Applied Frequency and Targets Matter
We discovered that our past historic experience with Feature Line grading often leads us to attempt to solve Corridor resolution problems by adding more detail in our attempt to resolve issues. Me too. We all do this. This behavior can be totally inappropriate.
The Honey Pot Lust
We could call this habitual additive lust for more detail the Corridor Honey Pot.
It might help us to remember to ask, “Who’s behind are you watching?”
The visual results out of the Corridor engine can indeed be distracting.
In Civil 3D, we need to remember to watch the data behind.
We need to keep this simple truth in mind…
By design - the Civil 3D Corridor engine creates complexity from simplicity.
Once more - let’s play with Site Design Grading Corridors…
Multi-Baseline Grading Mechanics
Complex curb, walk, and daylight resolutions are what the Corridor engine is designed to do. We either play to the strengths of the software or fight with the Civil 3D Diva tooth and nail. Clearly, we should embrace to Corridor engine tools that exist.

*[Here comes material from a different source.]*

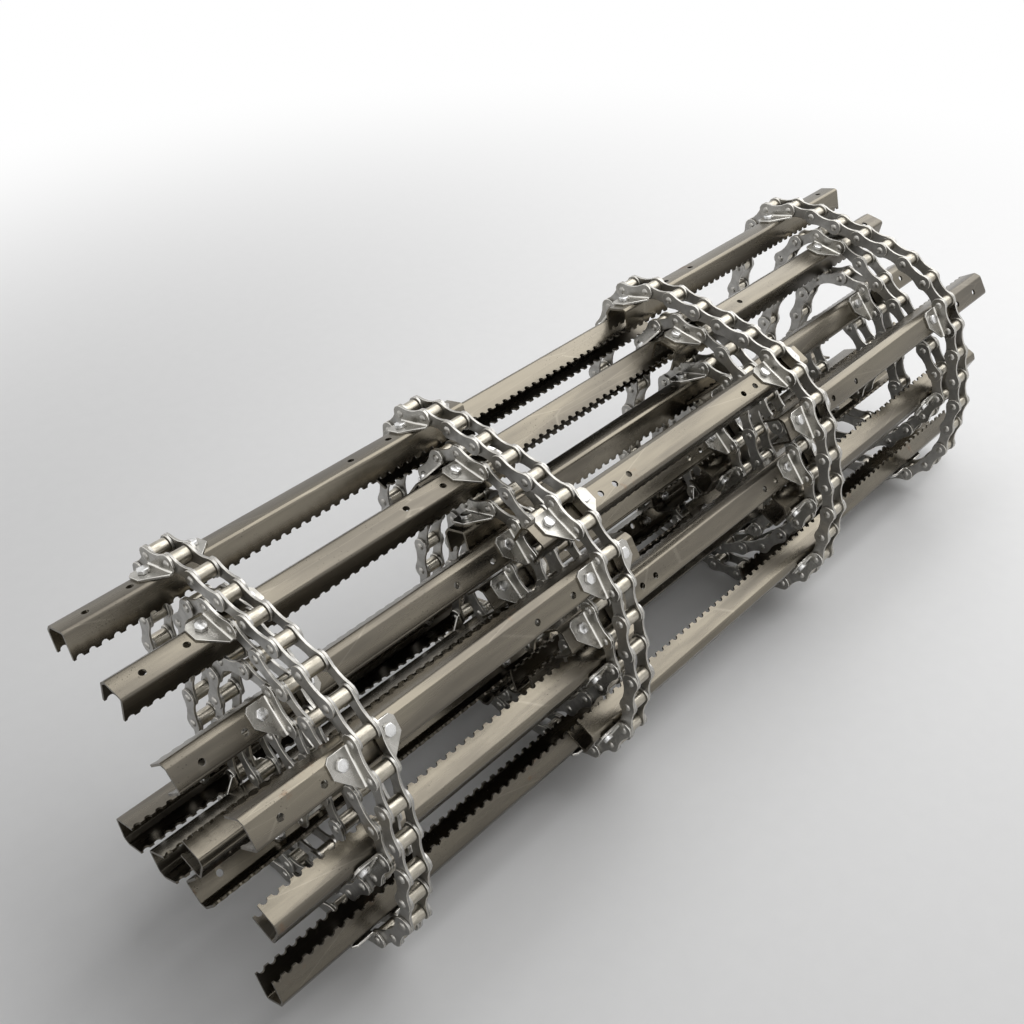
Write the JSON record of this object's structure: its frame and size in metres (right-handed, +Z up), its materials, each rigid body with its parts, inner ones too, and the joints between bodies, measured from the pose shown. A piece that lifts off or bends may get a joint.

It’s great when most of the time this means less is more.
Autodesk introduced the initial Corridor Bow Tie Settings fix back in Civil 3D 2018+ along with Connected Alignments and that other significant Corridor improvement - Baselines based on Feature Lines. Most of those now improved upon Civil 3D Corridor engine goodies play significant roles in the Site Design Corridor mechanics covered in the video.
Connected or Disconnected Feature Lines
Automatic or connected Feature Lines inherit and maintain the Frequency settings of a parent Baseline Region. Curbs and other similar grading features often require very different Region applied Assembly Frequencies.
Very often simplified Feature Lines are exactly what works better to feed the Corridor engine for a detailed Assembly structure. Therefore, separate (disconnected Feature Lines) are sometimes the better choice for new Baselines in a multi-Baseline Site Design Corridor.
When to Region
Multi-Baseline roadway design Corridors tend to require more Regions and a Set(s) of Assemblies. Site Design Corridors often do not require as many Regions as we initially tend to assume based on previous roadway design Corridor experience.
More Regions always means more maintenance man-hours in the Corridor upkeep. Best to keep that in mind and delay Regionalizing a Site Design Baseline until it becomes the only option.
You can employ turned off Baselines and/or Regions with different Region geometries and or Assembly assignments to manage both design options and/or the current detail resolved in a Site Design Corridor.
In other words, two similar Baselines with similar Regions can be employed to resolve the separate similar Regions differently. Maybe you want to resolve and display driveways or handicap ramps or not.
Automatic Corridor Bow Settings
No one could initially say that the Automatic Corridor Bow Settings and related manual tools are all that intuitive. The software assumes that we understand that an automatic fix based on the Corridor Settings is applied to fixed width Corridor Baselines.
The Civil 3D help file still simply says “fixed width corridors” which is technically incorrect. I personally never met a Corridor Feature (which is a collection) with a width. Say saying.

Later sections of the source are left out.